--- WRITTEN INSTRUCTION ---
Give back, exactly as written, the lines from the beginning of the listing through the one that contains "TOP_DEPTH_RIGHT = 30 * MM".

┌─ DATA EXTRACT

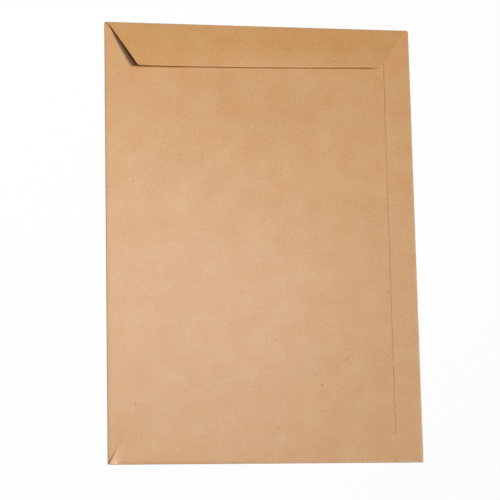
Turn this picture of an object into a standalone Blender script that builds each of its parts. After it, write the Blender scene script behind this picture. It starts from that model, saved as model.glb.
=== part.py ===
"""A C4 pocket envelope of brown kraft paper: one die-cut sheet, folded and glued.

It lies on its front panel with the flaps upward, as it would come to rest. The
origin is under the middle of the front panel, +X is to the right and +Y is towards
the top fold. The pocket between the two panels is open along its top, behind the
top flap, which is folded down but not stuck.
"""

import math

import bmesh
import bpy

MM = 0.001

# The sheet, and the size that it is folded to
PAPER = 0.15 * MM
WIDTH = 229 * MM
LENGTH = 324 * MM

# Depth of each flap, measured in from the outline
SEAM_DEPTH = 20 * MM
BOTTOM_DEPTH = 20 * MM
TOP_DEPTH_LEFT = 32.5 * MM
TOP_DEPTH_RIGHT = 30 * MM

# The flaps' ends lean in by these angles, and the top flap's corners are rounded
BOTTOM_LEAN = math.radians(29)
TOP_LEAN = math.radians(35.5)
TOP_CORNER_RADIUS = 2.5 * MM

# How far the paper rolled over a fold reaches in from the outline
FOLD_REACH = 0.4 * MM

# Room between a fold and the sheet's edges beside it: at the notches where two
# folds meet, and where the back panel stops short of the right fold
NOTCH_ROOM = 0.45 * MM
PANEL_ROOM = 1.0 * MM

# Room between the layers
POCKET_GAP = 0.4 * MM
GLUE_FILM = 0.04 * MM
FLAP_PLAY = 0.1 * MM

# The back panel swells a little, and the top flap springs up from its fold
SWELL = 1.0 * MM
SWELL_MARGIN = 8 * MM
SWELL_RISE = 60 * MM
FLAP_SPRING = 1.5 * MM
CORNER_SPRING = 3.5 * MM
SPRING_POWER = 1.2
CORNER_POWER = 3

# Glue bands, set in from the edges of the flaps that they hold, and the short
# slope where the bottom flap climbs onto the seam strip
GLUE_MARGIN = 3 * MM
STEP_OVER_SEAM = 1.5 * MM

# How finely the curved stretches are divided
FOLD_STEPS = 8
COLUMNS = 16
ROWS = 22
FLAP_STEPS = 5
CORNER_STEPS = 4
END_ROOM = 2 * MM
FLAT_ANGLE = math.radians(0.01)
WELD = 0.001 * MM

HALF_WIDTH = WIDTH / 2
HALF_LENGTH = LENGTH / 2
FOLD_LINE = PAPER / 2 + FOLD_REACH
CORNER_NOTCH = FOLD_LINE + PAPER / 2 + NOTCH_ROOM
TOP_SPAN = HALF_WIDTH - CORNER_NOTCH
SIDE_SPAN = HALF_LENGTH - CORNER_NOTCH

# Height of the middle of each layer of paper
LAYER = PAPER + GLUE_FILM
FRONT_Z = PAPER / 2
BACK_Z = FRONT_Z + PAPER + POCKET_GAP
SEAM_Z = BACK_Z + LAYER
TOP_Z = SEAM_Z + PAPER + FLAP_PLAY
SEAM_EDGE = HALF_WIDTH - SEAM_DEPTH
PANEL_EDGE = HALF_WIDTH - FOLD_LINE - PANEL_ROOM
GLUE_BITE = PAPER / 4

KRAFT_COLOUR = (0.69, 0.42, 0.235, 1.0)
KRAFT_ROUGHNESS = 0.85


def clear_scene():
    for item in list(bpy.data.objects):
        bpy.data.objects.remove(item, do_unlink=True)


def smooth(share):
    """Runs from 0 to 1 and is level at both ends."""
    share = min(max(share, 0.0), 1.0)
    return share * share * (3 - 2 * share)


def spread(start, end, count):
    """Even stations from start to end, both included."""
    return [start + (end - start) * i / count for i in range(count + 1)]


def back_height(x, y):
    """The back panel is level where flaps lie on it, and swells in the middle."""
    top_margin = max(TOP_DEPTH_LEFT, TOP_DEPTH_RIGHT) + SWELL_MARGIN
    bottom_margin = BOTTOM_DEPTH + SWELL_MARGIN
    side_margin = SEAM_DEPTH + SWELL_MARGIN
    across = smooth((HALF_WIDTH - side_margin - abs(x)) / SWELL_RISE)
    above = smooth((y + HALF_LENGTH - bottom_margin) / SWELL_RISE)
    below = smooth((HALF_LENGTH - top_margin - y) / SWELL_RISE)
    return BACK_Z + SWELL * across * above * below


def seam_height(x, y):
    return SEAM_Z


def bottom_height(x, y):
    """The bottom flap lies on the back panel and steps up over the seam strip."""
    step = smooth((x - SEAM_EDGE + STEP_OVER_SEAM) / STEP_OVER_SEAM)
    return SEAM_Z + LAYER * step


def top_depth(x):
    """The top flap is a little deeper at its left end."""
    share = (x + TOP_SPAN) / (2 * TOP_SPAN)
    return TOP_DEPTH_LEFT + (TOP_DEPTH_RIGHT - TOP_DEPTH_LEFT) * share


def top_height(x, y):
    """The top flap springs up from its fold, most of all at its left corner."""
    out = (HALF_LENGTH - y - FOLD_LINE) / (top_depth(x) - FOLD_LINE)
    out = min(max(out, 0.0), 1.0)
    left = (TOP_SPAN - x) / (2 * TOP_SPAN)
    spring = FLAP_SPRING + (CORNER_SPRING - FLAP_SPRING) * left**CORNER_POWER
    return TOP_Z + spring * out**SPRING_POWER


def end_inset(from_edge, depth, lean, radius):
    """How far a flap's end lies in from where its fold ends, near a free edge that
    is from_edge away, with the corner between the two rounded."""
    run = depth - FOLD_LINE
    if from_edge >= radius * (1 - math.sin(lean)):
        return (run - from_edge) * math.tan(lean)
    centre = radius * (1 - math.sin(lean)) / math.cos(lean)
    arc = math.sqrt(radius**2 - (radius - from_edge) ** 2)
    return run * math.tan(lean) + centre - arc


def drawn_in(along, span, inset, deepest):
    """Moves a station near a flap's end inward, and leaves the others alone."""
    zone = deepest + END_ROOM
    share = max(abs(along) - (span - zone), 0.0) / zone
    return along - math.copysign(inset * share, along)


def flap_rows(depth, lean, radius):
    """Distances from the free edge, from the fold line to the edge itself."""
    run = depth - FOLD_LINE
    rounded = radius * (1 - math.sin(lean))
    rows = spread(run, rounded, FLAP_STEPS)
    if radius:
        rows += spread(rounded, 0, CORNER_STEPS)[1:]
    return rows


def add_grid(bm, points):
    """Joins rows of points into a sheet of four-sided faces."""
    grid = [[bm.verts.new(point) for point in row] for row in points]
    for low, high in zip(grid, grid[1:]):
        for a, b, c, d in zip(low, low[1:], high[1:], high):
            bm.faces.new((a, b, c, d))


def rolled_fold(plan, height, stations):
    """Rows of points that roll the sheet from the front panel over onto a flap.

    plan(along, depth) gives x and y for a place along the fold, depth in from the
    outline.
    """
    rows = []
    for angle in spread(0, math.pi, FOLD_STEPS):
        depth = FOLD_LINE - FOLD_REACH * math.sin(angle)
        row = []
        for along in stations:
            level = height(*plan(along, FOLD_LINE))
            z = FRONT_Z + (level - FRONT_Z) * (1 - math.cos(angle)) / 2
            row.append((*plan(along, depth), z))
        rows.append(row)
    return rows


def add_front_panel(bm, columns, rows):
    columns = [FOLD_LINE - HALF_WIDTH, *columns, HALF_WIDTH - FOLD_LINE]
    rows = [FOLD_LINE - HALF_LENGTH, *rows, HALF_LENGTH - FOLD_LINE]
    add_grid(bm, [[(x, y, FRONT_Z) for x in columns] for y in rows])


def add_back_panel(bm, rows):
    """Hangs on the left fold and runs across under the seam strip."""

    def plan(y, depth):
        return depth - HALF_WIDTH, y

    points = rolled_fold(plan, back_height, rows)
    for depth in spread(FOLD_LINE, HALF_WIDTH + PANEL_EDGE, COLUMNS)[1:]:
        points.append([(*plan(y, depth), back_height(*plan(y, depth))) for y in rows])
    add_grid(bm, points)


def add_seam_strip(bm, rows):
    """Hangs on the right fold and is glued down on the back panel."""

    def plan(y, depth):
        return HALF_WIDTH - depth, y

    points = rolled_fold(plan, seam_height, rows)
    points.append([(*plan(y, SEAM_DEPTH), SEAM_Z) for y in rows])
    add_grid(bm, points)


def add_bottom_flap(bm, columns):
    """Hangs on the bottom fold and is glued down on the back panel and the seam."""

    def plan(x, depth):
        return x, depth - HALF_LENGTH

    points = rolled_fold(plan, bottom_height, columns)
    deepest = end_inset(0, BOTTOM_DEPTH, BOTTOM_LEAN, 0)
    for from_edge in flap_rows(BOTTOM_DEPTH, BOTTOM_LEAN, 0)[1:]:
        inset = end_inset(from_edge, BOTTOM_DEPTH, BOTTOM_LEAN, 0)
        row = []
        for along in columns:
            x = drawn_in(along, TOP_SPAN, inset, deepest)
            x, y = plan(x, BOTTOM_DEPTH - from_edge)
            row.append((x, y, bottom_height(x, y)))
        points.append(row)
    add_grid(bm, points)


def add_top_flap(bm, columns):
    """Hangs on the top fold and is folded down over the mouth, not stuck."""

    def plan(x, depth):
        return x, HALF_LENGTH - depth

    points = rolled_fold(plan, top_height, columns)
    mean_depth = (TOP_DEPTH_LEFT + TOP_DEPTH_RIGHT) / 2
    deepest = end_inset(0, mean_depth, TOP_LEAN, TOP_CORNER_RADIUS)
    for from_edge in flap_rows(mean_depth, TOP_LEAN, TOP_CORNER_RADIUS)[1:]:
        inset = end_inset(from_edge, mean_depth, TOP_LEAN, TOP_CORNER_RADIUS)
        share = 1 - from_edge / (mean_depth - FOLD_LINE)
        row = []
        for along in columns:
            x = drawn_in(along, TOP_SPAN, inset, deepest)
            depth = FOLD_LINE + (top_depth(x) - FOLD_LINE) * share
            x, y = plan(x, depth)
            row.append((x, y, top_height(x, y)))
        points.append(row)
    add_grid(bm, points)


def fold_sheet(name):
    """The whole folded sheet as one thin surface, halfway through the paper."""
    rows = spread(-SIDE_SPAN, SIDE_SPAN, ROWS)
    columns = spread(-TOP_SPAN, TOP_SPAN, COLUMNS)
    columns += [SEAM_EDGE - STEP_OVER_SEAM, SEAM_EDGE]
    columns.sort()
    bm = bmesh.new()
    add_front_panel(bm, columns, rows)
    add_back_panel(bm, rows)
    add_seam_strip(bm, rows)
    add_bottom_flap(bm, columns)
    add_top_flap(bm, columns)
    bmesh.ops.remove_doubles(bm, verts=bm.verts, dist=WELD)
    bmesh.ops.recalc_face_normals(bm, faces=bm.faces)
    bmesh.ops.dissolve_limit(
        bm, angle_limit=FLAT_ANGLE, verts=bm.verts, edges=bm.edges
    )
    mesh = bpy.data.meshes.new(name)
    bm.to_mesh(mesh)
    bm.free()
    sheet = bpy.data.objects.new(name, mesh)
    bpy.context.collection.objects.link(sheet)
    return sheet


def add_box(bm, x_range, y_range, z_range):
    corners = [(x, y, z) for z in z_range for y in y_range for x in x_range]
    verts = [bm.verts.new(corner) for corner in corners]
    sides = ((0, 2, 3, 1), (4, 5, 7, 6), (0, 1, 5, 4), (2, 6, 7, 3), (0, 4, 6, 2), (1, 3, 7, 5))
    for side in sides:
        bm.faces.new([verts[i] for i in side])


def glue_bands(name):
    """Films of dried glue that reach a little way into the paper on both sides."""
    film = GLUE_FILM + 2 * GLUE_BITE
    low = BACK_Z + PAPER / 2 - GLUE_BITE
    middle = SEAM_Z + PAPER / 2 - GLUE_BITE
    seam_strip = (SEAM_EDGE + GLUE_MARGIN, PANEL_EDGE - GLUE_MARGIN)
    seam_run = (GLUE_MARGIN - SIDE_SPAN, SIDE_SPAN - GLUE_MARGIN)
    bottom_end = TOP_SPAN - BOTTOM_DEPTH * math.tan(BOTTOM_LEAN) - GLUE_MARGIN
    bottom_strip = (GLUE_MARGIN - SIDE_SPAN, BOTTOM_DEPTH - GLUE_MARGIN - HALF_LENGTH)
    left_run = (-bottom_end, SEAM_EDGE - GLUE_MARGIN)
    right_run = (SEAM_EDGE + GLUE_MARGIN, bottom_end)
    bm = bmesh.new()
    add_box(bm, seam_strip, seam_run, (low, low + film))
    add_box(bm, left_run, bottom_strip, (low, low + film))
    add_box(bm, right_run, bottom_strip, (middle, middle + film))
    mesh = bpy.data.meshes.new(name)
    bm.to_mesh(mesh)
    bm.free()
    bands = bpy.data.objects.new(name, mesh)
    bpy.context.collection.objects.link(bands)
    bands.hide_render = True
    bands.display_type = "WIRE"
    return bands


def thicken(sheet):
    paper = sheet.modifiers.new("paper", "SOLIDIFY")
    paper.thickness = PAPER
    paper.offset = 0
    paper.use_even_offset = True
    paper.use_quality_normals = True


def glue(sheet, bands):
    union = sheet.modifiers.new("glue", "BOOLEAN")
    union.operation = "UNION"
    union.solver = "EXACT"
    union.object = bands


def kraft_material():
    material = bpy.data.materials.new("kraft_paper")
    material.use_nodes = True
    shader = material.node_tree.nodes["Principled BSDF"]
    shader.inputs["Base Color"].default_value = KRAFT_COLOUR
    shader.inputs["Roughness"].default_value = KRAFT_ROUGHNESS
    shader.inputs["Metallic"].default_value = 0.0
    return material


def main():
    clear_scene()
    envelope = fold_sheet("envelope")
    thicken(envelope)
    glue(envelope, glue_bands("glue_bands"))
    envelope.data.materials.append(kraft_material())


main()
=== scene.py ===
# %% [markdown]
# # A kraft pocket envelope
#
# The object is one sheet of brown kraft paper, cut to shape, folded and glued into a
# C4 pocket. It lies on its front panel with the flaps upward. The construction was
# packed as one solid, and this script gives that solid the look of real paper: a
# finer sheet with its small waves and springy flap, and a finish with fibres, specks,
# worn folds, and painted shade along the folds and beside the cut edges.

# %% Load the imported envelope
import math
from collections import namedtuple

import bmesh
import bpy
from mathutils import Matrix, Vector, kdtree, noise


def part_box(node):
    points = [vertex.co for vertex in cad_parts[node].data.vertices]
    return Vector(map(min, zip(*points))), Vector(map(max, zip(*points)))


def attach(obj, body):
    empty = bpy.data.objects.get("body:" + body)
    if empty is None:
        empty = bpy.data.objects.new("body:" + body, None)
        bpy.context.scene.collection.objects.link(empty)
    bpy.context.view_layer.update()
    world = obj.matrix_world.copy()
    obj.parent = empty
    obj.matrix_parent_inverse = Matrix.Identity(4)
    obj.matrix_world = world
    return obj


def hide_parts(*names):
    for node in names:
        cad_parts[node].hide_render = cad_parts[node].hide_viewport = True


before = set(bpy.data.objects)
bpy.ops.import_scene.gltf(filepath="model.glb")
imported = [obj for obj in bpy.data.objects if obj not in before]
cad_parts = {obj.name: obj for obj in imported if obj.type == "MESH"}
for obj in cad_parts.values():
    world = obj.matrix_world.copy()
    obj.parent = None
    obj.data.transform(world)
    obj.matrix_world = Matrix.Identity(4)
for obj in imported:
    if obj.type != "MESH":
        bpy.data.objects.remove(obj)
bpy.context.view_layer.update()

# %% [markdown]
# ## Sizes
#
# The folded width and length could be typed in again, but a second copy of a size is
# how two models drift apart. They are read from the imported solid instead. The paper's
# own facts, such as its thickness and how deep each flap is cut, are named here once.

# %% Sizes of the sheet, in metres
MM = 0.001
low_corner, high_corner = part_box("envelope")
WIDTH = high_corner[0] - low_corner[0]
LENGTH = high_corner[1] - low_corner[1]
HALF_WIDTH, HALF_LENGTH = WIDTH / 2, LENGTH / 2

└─

--- RESPONSE TO THIS EXERCISE ---
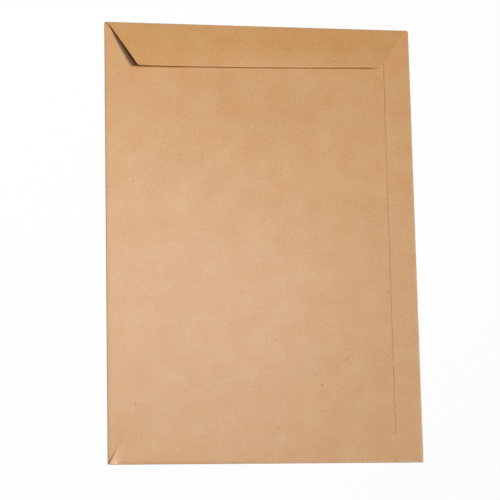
Turn this picture of an object into a standalone Blender script that builds each of its parts. After it, write the Blender scene script behind this picture. It starts from that model, saved as model.glb.
=== part.py ===
"""A C4 pocket envelope of brown kraft paper: one die-cut sheet, folded and glued.

It lies on its front panel with the flaps upward, as it would come to rest. The
origin is under the middle of the front panel, +X is to the right and +Y is towards
the top fold. The pocket between the two panels is open along its top, behind the
top flap, which is folded down but not stuck.
"""

import math

import bmesh
import bpy

MM = 0.001

# The sheet, and the size that it is folded to
PAPER = 0.15 * MM
WIDTH = 229 * MM
LENGTH = 324 * MM

# Depth of each flap, measured in from the outline
SEAM_DEPTH = 20 * MM
BOTTOM_DEPTH = 20 * MM
TOP_DEPTH_LEFT = 32.5 * MM
TOP_DEPTH_RIGHT = 30 * MM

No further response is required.